Written exercise> Write each line exactly as it stands, from the line containing "# Four wall holes through the back panel" through the end of the data.
________________________________________
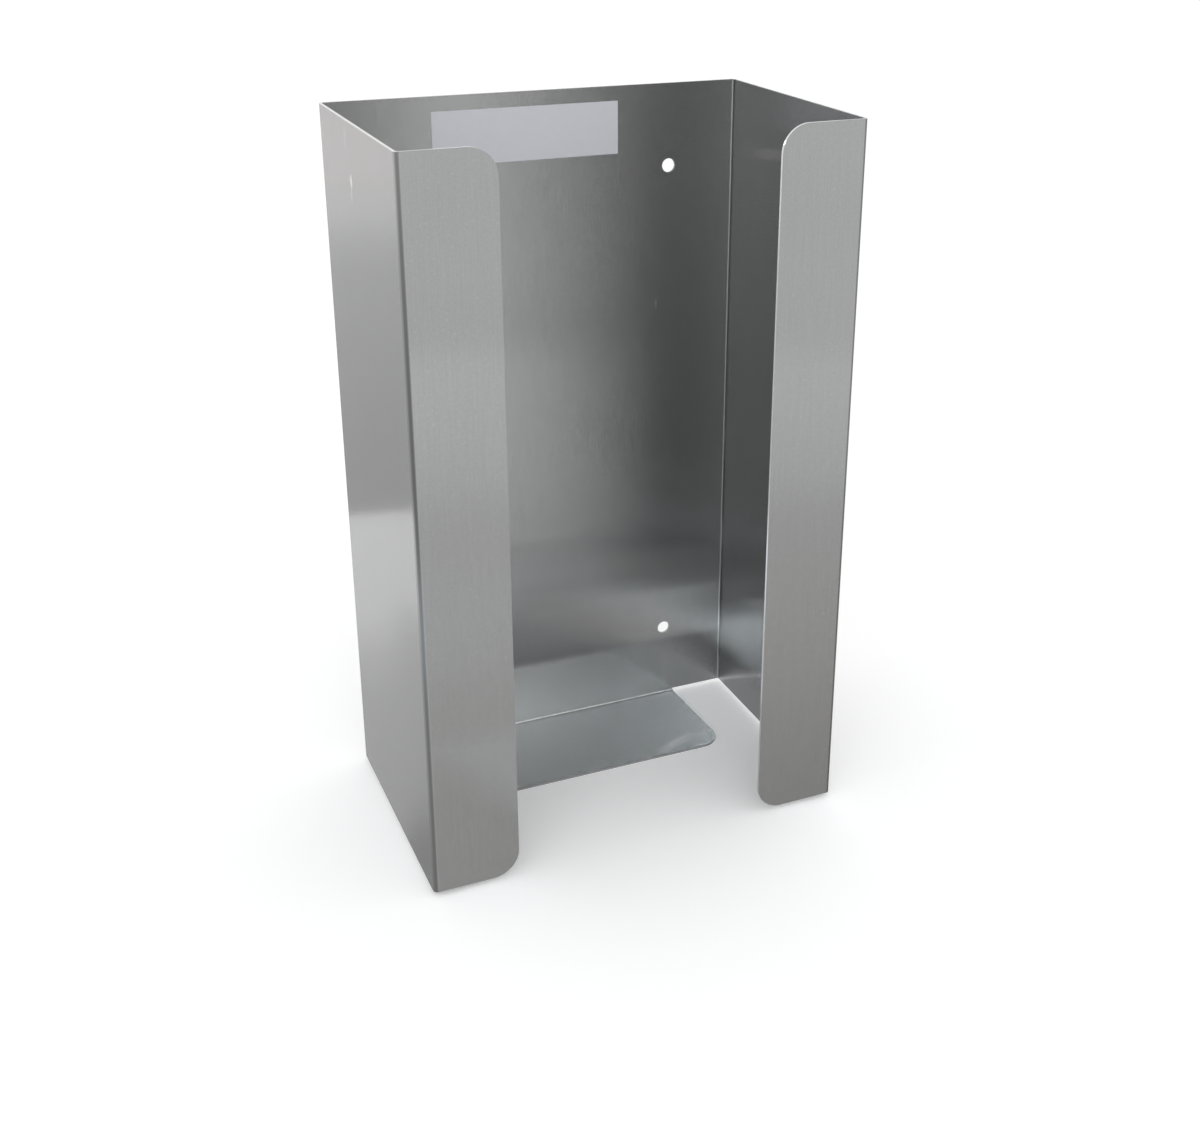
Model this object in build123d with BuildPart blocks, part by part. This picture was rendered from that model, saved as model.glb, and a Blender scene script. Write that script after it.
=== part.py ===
"""Wall-mounted holder for a carton of disposable gloves, folded from one stainless sheet.

The frame is the wall's: the rear face lies in the XZ plane, the origin is the centre of
the four wall holes, +Z is up and the open front faces -Y.
"""

from build123d import *
import os

# The folded sheet, in millimetres
height = 254.0
width = 156.0
depth = 96.0
sheet = 0.95
bend_radius = 0.8  # on the inside of every fold

# Front return flanges
flange_width = 31.0  # from the side wall's outer face to the free edge
flange_corner_radius = 9.5

# Bottom tab, which carries the carton
tab_width = 110.6  # at the fold
tab_flare = 2.0  # gained by each side between the fold and the front edge
tab_reach = 46.0  # from the rear face to the front edge
tab_corner_radius = 8.0

# Wall holes, on a rectangle centred on the back panel
hole_diameter = 5.16
hole_spacing_x = 101.6
hole_spacing_z = 193.7

# Adhesive label on the inner face of the back panel
label_length = 69.85
label_height = 19.05
label_thickness = 0.12
label_centre_x = -4.6
label_top_gap = 5.3  # from the panel's top edge

# Inner faces of the folded sheet, and the ends of the tab's fold
inner_x = width / 2 - sheet
inner_back_y = -sheet
inner_front_y = sheet - depth
window_x = width / 2 - flange_width
bottom_z = -height / 2
fold_end_y = -sheet - bend_radius
tab_front_x = tab_width / 2 + tab_flare

with BuildPart() as tab:
    # The fold starts at the panel's bottom edge, so it needs no relief slots beside it
    with BuildLine(Plane.YZ.offset(-tab_front_x)):
        fold = JernArc((inner_back_y, bottom_z), (0, -1), bend_radius, -90)
        Line(fold @ 1, (-tab_reach, bottom_z - bend_radius))
    make_brake_formed(sheet, 2 * tab_front_x, side=Side.LEFT)

    # The plan narrows towards the fold, and its two front corners are rounded
    with BuildSketch() as tab_plan:
        with BuildLine():
            right_side = Polyline(
                (0, 0),
                (tab_width / 2, 0),
                (tab_width / 2, fold_end_y),
                (tab_front_x, -tab_reach),
                (0, -tab_reach),
            )
            mirror(right_side, about=Plane.YZ)
        make_face()
        fillet(tab_plan.vertices().group_by(Axis.Y)[0], tab_corner_radius)
    extrude(amount=height, both=True, mode=Mode.INTERSECT)

with BuildPart() as dispenser_body:
    # Flange, side wall, back panel, side wall and flange are one strip with four folds
    with BuildLine(Plane.XY.offset(bottom_z)):
        FilletPolyline(
            (-window_x, inner_front_y),
            (-inner_x, inner_front_y),
            (-inner_x, inner_back_y),
            (inner_x, inner_back_y),
            (inner_x, inner_front_y),
            (window_x, inner_front_y),
            radius=bend_radius,
        )
    make_brake_formed(sheet, height, side=Side.LEFT)

    # The flanges' free corners are rounded, at the top and at the bottom
    free_corners = dispenser_body.edges().filter_by(Axis.Y).group_by(Axis.Y)[0]
    fillet(free_corners, flange_corner_radius)

    # The tab hangs on the back panel's bottom edge
    add(tab.part)

    # Four wall holes through the back panel
    with Locations(Plane.XZ.offset(sheet)):
        with GridLocations(hole_spacing_x, hole_spacing_z, 2, 2):
            Hole(hole_diameter / 2, depth=sheet)

with BuildPart() as blank_label:
    with BuildSketch(Plane.XZ.offset(sheet)):
        with Locations((label_centre_x, height / 2 - label_top_gap - label_height / 2)):
            Rectangle(label_length, label_height)
    extrude(amount=label_thickness)

os.makedirs("parts", exist_ok=True)
dispenser_body.part.label = "dispenser_body"
export_step(dispenser_body.part, "parts/dispenser_body.step")
blank_label.part.label = "blank_label"
export_step(blank_label.part, "parts/blank_label.step")
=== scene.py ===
"""Studio scene for the wall-mounted glove dispenser. Metres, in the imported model's frame."""

import bpy
from mathutils import Euler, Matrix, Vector
from math import pi, radians, sin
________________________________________
Written response>
    # Four wall holes through the back panel
    with Locations(Plane.XZ.offset(sheet)):
        with GridLocations(hole_spacing_x, hole_spacing_z, 2, 2):
            Hole(hole_diameter / 2, depth=sheet)

with BuildPart() as blank_label:
    with BuildSketch(Plane.XZ.offset(sheet)):
        with Locations((label_centre_x, height / 2 - label_top_gap - label_height / 2)):
            Rectangle(label_length, label_height)
    extrude(amount=label_thickness)

os.makedirs("parts", exist_ok=True)
dispenser_body.part.label = "dispenser_body"
export_step(dispenser_body.part, "parts/dispenser_body.step")
blank_label.part.label = "blank_label"
export_step(blank_label.part, "parts/blank_label.step")
=== scene.py ===
"""Studio scene for the wall-mounted glove dispenser. Metres, in the imported model's frame."""

import bpy
from mathutils import Euler, Matrix, Vector
from math import pi, radians, sin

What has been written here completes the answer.